==== Material to process
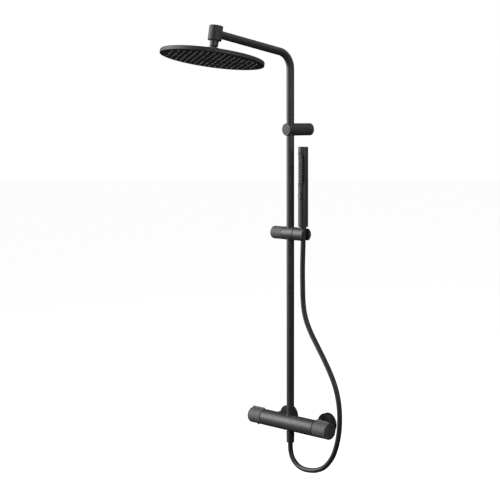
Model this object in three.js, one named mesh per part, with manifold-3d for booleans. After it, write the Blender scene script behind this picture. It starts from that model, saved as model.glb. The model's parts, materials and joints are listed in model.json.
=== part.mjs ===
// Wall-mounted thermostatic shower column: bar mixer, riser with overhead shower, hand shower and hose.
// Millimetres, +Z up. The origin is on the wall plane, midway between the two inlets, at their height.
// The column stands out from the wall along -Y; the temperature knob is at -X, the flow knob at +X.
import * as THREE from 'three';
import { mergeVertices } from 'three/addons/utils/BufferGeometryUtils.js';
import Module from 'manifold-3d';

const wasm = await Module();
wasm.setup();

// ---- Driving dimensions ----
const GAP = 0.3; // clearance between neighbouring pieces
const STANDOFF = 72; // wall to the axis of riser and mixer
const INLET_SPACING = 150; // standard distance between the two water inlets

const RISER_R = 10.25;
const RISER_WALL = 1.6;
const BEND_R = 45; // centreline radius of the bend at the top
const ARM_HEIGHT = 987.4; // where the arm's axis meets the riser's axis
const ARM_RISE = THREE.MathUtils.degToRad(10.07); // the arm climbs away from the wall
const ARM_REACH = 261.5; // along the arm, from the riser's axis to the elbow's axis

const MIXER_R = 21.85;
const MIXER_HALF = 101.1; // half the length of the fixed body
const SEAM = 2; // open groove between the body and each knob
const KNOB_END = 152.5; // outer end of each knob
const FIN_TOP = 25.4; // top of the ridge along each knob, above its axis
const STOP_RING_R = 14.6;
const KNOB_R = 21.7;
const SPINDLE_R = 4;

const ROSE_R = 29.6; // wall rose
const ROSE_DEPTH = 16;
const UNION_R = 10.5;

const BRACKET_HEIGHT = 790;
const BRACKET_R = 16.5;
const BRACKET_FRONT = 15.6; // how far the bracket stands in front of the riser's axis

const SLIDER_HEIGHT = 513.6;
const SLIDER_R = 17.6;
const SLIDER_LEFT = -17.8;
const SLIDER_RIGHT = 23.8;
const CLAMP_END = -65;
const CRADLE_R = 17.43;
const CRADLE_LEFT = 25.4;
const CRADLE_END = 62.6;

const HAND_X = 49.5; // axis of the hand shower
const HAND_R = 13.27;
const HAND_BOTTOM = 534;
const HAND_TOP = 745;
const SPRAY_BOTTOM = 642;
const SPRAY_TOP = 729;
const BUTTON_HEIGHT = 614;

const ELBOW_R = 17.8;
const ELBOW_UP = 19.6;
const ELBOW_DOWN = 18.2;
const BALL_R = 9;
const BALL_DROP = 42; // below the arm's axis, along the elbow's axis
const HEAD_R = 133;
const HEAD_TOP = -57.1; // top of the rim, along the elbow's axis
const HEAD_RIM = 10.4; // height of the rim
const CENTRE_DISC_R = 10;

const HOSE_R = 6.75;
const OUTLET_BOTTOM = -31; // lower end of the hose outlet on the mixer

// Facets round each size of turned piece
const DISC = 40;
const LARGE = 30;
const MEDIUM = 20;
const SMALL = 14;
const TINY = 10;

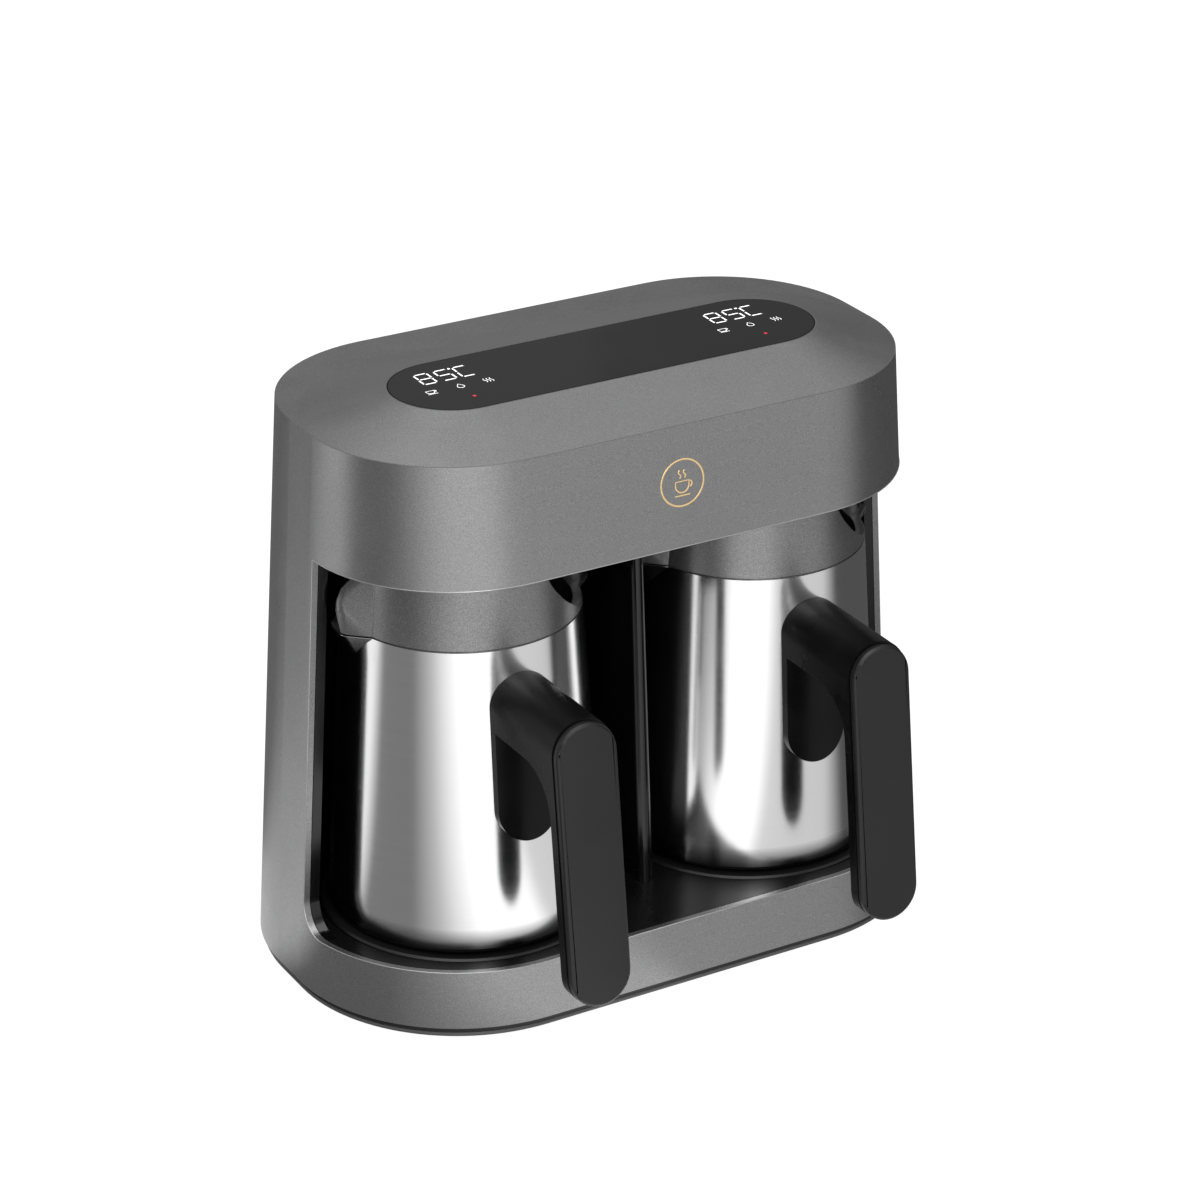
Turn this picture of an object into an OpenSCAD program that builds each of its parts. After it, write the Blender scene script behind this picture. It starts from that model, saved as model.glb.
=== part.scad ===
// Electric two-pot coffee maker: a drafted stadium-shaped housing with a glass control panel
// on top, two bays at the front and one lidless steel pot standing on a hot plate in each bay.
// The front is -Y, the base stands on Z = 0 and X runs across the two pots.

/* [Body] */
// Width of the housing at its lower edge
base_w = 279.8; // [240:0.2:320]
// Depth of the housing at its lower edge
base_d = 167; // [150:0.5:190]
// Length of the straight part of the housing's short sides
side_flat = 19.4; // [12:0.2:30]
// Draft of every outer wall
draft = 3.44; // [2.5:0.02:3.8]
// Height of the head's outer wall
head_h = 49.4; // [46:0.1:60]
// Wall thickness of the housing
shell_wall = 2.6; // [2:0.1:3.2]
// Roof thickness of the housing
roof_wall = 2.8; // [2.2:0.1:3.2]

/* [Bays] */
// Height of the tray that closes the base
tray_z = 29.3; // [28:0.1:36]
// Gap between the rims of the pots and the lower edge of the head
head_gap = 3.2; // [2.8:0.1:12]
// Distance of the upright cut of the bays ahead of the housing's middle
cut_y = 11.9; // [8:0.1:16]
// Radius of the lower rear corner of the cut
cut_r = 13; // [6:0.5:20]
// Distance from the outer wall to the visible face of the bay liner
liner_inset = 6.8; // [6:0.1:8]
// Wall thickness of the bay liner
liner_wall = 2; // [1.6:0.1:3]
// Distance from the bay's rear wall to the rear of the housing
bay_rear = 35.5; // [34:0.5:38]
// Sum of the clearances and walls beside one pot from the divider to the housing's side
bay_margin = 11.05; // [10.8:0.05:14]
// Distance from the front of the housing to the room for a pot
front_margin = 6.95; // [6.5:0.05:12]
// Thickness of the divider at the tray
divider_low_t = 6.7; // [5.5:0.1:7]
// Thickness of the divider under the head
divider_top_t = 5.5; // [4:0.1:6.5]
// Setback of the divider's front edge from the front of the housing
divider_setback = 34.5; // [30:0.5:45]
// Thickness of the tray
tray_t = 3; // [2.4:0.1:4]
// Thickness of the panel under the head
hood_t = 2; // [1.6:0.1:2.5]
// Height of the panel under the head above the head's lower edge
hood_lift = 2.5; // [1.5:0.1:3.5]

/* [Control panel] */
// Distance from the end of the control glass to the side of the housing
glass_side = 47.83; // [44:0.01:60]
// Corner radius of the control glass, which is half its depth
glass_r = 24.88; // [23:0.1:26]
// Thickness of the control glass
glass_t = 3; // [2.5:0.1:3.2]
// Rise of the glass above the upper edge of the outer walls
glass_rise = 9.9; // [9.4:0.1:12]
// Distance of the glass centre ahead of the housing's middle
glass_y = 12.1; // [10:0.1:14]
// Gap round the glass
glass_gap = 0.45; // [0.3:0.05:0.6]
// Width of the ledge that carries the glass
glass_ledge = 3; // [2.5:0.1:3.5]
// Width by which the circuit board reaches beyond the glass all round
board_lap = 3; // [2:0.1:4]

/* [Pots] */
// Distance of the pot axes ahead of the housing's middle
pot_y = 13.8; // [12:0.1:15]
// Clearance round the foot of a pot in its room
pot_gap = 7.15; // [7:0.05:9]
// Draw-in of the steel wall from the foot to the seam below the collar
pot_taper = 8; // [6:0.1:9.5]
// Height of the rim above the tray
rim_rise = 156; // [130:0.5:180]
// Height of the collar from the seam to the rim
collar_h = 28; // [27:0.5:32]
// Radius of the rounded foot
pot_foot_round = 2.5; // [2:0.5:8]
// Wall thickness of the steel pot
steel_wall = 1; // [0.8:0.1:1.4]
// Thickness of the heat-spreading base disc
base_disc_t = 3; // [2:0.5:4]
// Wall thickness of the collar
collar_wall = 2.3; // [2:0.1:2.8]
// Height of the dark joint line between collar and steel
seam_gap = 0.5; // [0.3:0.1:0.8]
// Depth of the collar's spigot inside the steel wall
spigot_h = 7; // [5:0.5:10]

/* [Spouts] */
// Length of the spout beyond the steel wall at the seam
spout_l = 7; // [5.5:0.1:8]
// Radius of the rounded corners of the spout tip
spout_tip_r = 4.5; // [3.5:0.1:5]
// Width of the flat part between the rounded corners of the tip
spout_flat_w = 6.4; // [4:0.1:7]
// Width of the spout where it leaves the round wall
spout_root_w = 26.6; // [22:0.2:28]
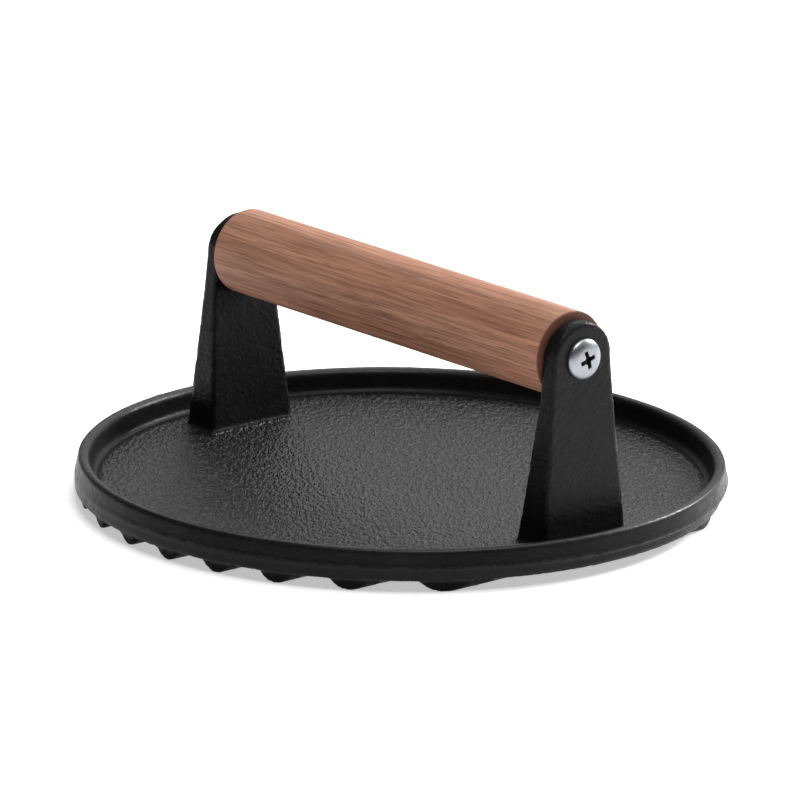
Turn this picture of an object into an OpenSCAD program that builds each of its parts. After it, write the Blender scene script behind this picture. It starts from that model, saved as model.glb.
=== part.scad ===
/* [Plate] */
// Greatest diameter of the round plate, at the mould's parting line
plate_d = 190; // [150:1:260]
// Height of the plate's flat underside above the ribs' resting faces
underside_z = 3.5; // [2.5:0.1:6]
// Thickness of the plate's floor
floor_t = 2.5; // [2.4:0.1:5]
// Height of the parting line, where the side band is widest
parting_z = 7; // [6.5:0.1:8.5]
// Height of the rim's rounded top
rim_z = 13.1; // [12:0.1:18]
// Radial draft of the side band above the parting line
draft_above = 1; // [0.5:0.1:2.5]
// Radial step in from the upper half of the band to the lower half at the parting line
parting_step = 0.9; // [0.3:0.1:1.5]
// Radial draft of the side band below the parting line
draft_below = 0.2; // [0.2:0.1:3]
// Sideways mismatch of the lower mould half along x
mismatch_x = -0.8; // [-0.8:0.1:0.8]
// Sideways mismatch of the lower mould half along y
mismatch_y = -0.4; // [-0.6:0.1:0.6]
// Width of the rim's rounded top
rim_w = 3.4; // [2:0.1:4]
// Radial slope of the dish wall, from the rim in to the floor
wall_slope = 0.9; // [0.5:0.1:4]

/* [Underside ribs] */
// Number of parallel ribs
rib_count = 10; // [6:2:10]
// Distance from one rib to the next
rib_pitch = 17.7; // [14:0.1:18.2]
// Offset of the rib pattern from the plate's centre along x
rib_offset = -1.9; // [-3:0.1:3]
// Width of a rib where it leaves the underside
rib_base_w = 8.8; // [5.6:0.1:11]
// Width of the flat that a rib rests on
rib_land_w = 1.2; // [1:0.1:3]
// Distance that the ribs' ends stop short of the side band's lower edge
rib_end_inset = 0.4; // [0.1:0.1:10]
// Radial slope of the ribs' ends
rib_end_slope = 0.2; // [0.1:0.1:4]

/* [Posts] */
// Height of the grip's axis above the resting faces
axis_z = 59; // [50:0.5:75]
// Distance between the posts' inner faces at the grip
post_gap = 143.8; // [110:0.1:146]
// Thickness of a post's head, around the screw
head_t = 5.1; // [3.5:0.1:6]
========
- Written problem -
Repeat only the lines above, from the first line of the entries through the line that contains "const SPINDLE_R = 4;", including both ends.

- Final result -
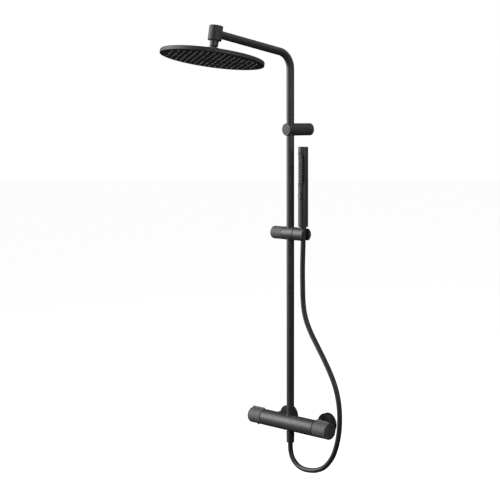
Model this object in three.js, one named mesh per part, with manifold-3d for booleans. After it, write the Blender scene script behind this picture. It starts from that model, saved as model.glb. The model's parts, materials and joints are listed in model.json.
=== part.mjs ===
// Wall-mounted thermostatic shower column: bar mixer, riser with overhead shower, hand shower and hose.
// Millimetres, +Z up. The origin is on the wall plane, midway between the two inlets, at their height.
// The column stands out from the wall along -Y; the temperature knob is at -X, the flow knob at +X.
import * as THREE from 'three';
import { mergeVertices } from 'three/addons/utils/BufferGeometryUtils.js';
import Module from 'manifold-3d';

const wasm = await Module();
wasm.setup();

// ---- Driving dimensions ----
const GAP = 0.3; // clearance between neighbouring pieces
const STANDOFF = 72; // wall to the axis of riser and mixer
const INLET_SPACING = 150; // standard distance between the two water inlets

const RISER_R = 10.25;
const RISER_WALL = 1.6;
const BEND_R = 45; // centreline radius of the bend at the top
const ARM_HEIGHT = 987.4; // where the arm's axis meets the riser's axis
const ARM_RISE = THREE.MathUtils.degToRad(10.07); // the arm climbs away from the wall
const ARM_REACH = 261.5; // along the arm, from the riser's axis to the elbow's axis

const MIXER_R = 21.85;
const MIXER_HALF = 101.1; // half the length of the fixed body
const SEAM = 2; // open groove between the body and each knob
const KNOB_END = 152.5; // outer end of each knob
const FIN_TOP = 25.4; // top of the ridge along each knob, above its axis
const STOP_RING_R = 14.6;
const KNOB_R = 21.7;
const SPINDLE_R = 4;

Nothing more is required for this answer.